I would like to use ATS for this. (The alternative is likely C++). As I am
new to ATS I am still trying to develop a mental picture of how to best
take advantage of ATS’s strength. Since memory management of the lower
level (xml parsing, querying and caching) is non-granular it should be
fairly straightforward – that is hopefully I don’t have to deal with the
heavy cannons of ATS like linear types in the beginning.
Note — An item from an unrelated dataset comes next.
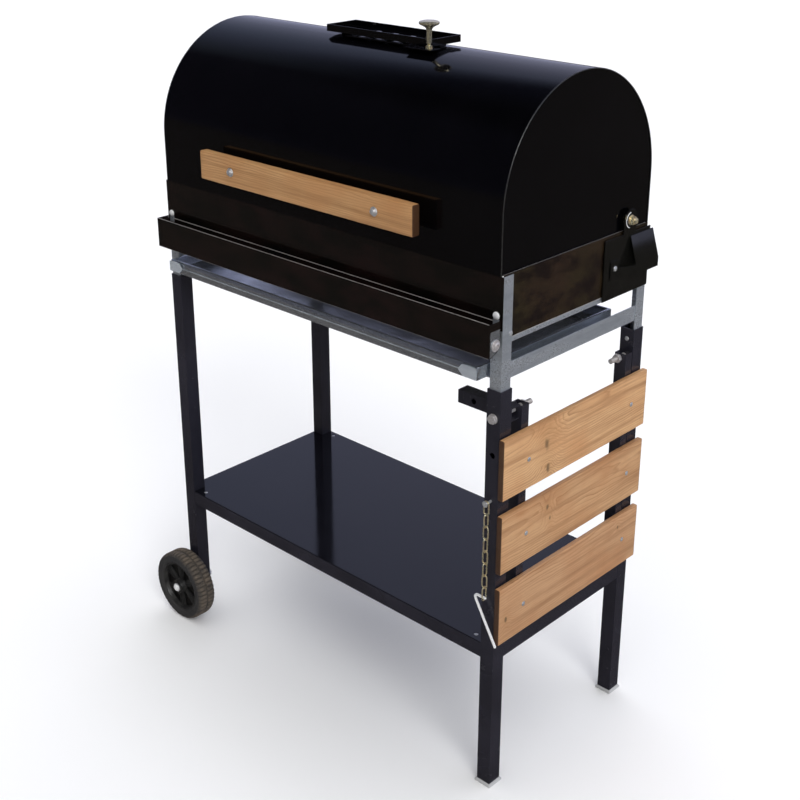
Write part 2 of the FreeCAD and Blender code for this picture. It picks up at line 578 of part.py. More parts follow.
def vent_tray():
    """Make the vent's raised tray, standing on a block at each end, and its two screws."""
    outer = block("vent_outer", ("vent_left", "vent_right"), ("-vent_y", "vent_y"),
                  ("vent_low", "vent_high"))
    room = block("vent_room", ("vent_left + vent_sheet", "vent_right - vent_sheet"),
                 ("vent_sheet - vent_y", "vent_y - vent_sheet"),
                 ("vent_low + vent_sheet", "vent_high + 1"))
    tray = cut("vent_bowl", outer,
               [room] + vent_slots("tray", "slot_first", "vent_low - 1", "vent_low + vent_sheet"))
    crown = "lid_centre + lid_radius"
    pieces, screws = [tray], []
    for end, low in (("left", "vent_left + vent_block_in"),
                     ("right", "vent_right - vent_block_in - vent_block_x")):
        pieces.append(block("vent_block_" + end, (low, low + " + vent_block_x"),
                            ("-vent_block_y", "vent_block_y"), (crown, "vent_low")))
        screws.append(rod("vent_screw_" + end, "Z",
                          (low + " + vent_block_x / 2", "0", "vent_low + vent_sheet"),
                          "vent_screw", "vent_screw_head"))
    sub_part(fuse("vent_tray_on_blocks", pieces), "vent_tray")
    sub_part(group("vent_screw_pair", screws), "vent_screws")


def vent_slider():
    """Make the damper plate under the tray, with a tab at its front corner for the knob."""
    top = "slider_low + slider_sheet"
    plate = block("slider_plate", ("-slider_x", "slider_x"), ("-slider_y", "slider_y"),
                  ("slider_low", top))
    tab = block("slider_tab", ("slider_x - 1", "slider_tab_right"),
                ("slider_tab_front", "slider_tab_rear"), ("slider_low", top))
    whole = fuse("slider_with_tab", [plate, tab])
    slots = vent_slots("slider", "(slot_first + slot_pitch / 2)", "slider_low - 1", top + " + 1")
    sub_part(cut("slider_slotted", whole, slots), "vent_slider")


def vent_knob():
    """Make the mushroom knob with its stem, thin rod and nut."""
    profile = [("0", "0"), ("knob_nut", "0"), ("knob_nut", "knob_nut_top"), ("knob_rod", "knob_nut_top"),
               ("knob_rod", "knob_rod_top"), ("knob_stem", "knob_rod_top + 0.5"),
               ("knob_stem", "knob_neck"), ("knob_stem + 2.5", "knob_neck + 3"),
               ("knob_cap - 3", "knob_rim_low - 3.5"), ("knob_cap", "knob_rim_low"),
               ("knob_cap", "knob_rim_high"), ("knob_cap - 2", "knob_top"), ("0", "knob_top")]
    knob = turned_body("knob_turned", profile)
    place(knob, "knob_x", "knob_y", "slider_low + slider_sheet")
    sub_part(knob, "vent_knob")


# ---- lid hinges ------------------------------------------------------------------------------

def hinge_bracket(side, side_sign):
    """Make the plate on one end of the fire box with the round ear that the lid hangs on."""
    name = "hinge_bracket_" + side
    low, high = mirrored(side_sign, "angle_face_x", "angle_face_x + bracket_sheet")
    plate = block(name + "_plate", (low, high), ("bracket_front", "bracket_rear"),
                  ("bracket_low", "bracket_high"))
    neck = block(name + "_neck", (low, high),
                 ("lid_pivot_y - ear_radius", "lid_pivot_y + ear_radius"),
                 ("bracket_high - 1", "lid_pivot_z"))
    ear = rod(name + "_ear", "X", (low, "lid_pivot_y", "lid_pivot_z"), "ear_radius", "bracket_sheet")
    bore = rod(name + "_bore", "X", ("(%s) - 1" % low, "lid_pivot_y", "lid_pivot_z"), "lid_bolt",
               "bracket_sheet + 2")
    sub_part(cut(name + "_drilled", fuse(name + "_sheet", [plate, neck, ear]), [bore]), name)


def lid_stop(side, side_sign):
    """Make the joggled strap outside one bracket, with the ramp that rises back to the bracket."""
    name = "lid_stop_" + side
    near = "(angle_face_x + bracket_sheet)"
    far = "stop_reach"
    strap = [(near, "stop_tab_front"), (near + " + bracket_sheet", "stop_tab_front"),
             (near + " + bracket_sheet", "stop_tab_rear"), (far, "stop_bend"), (far, "stop_rear"),
             (far + " - bracket_sheet", "stop_rear"), (far + " - bracket_sheet", "stop_bend"),
             (near, "stop_tab_rear")]
    ramp = [(far + " - bracket_sheet", "stop_high - 2"), (far, "stop_high - 2"),
            (far, "stop_high"), (near + " + bracket_sheet", "ramp_top"), (near, "ramp_top"),
            (far + " - bracket_sheet", "stop_high")]
    if side_sign < 0:
        strap = [("-(%s)" % x, y) for x, y in strap]
        ramp = [("-(%s)" % x, z) for x, z in ramp]
    band = outline_body(name + "_band", "XY_Plane", strap, "stop_high - stop_low",
                        ("0", "0", "stop_low"))
    ramp_body = outline_body(name + "_ramp", "XZ_Plane", ramp, "stop_rear - stop_bend",
                             ("0", "stop_rear", "0"))
    tab = block(name + "_tab", mirrored(side_sign, near, near + " + bracket_sheet"),
                ("stop_tab_front", "stop_tab_rear"), ("stop_high - 1", "stop_tab_high"))
    sub_part(fuse(name + "_folded", [band, ramp_body, tab]), name)


def lid_pivots():
    """Make the hinge bolts, each with its inner head, spacer bush, washer and outer nut."""
    bolts = []
    for side, side_sign in SIDES:
        def turned(piece, near, far, radius, shape=rod):
            low, high = mirrored(side_sign, near, far)
            return shape("lid_%s_%s" % (piece, side), "X", (low, "lid_pivot_y", "lid_pivot_z"),
                         radius, "(%s) - (%s)" % (high, low))
        inner_face = "lid_x - lid_end_inset - lid_sheet - side_gap"
        head_end = inner_face + " - lid_bolt_head"
        outer_face = "(angle_face_x + bracket_sheet)"
        nut_face = "(angle_face_x + bracket_sheet + lid_washer_sheet)"
        bolts.append(fuse("lid_bolt_" + side, [
            turned("head", head_end, inner_face, "lid_bolt * nut_share", hex_rod),
            turned("shank", head_end, outer_face + " + lid_bolt_end", "lid_bolt"),
            turned("bush", "lid_x - lid_end_inset + side_gap", "angle_face_x", "lid_bolt * bush_share"),
            turned("washer", outer_face, nut_face, "lid_bolt * washer_share"),
            turned("nut", nut_face, nut_face + " + lid_bolt_nut", "lid_bolt * nut_share", hex_rod)]))
    sub_part(group("lid_bolt_pair", bolts), "lid_pivots")


# ---- side table ------------------------------------------------------------------------------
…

ATS pattern
matching seems the ideal mechanism to bridge the semantics of the higher
level API but I don’t want it to leak too much without a GC.

Haitao

On Sunday, January 12, 2014 8:56:19 AM UTC-8, gmhwxi wrote:

This all depends how Prolog creates/manipulates heap-allocated values.
If a library for Prolog can be implemented in ATS in ML-style, then it
should already be possible
to do it in ML. So I have doubts about the viability of such an approach.

However, one possiblity is that you first implement in ML-style but use a
separate heap to store
ATS values; this will create memory-leaks; then you employ linear types
to eliminate these leaks.

If you have a concrete case, I will be happy to take a look.